I'd also like to state that I remain quite hopeful that Bitcoin will make it over the adoption hurdle without this kind of help, and that this should only be seen as a kind of contingency plan.
Don't think I can make the case any better than that, so there you have it.
I was thinking another way the managers might be kept accountable and competent might be if several of these banks were operating for profit and in competition with one another. There's nothing to stop viable for profit competitors from springing up if the stability etc. they offer is compelling enough.
Are you okay with managing the exchange rate through currency creation and currency destruction? I don't like fixed exchange rates.
In my proposal the market exchange rate between the bank's currency and Bitcoin is not actually fixed - it will wiggle around 1-1 since the currency will occasionally be paying either positive or negative interest. Furthermore, there is currency creation and destruction going on via interest payments and demurrage, respectively. But I think I see what you mean - you're suggesting the bank issue and absorb currency through "open market operations", right?

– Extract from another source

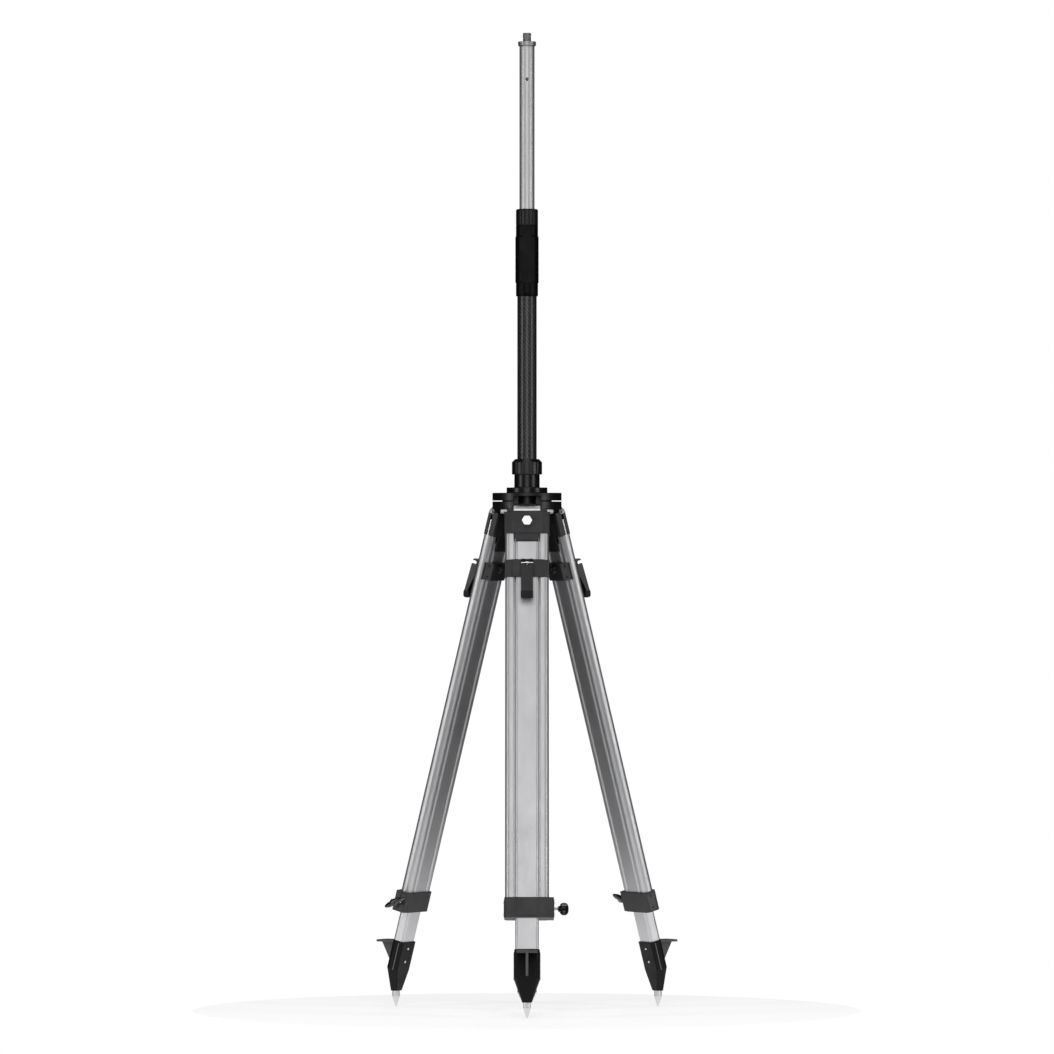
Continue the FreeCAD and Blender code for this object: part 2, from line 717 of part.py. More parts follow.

I proposed this method instead 1) to reinforce a common (on the larger time scale) currency unit, 2) to avoid introducing risks of insufficient reserves, and 3) because it seemed to me to do the best job of evenly/fairly distributing purchasing power gains/losses (cut the speculators out, they're not necessary when issuing a Bitcoin-like currency).
Also if you want to fix the exchange rate, then you will need physical control over some location where people can redeem their coins. This might prove difficult. Control over creation and destruction can be managed by anyone with access to a computer interface and the right password.
Physical key storage is an unfortunate fact of having human control over currency issuance/redemption, I think. But I tried to mitigate this by suggesting using the CHECKMULTISIG OP code to require some majority of the managers' signatures in order to produce a valid transaction. This way, some minority of them can at any given time lose their keys or be corrupted somehow, and the bank will go on functioning smoothly.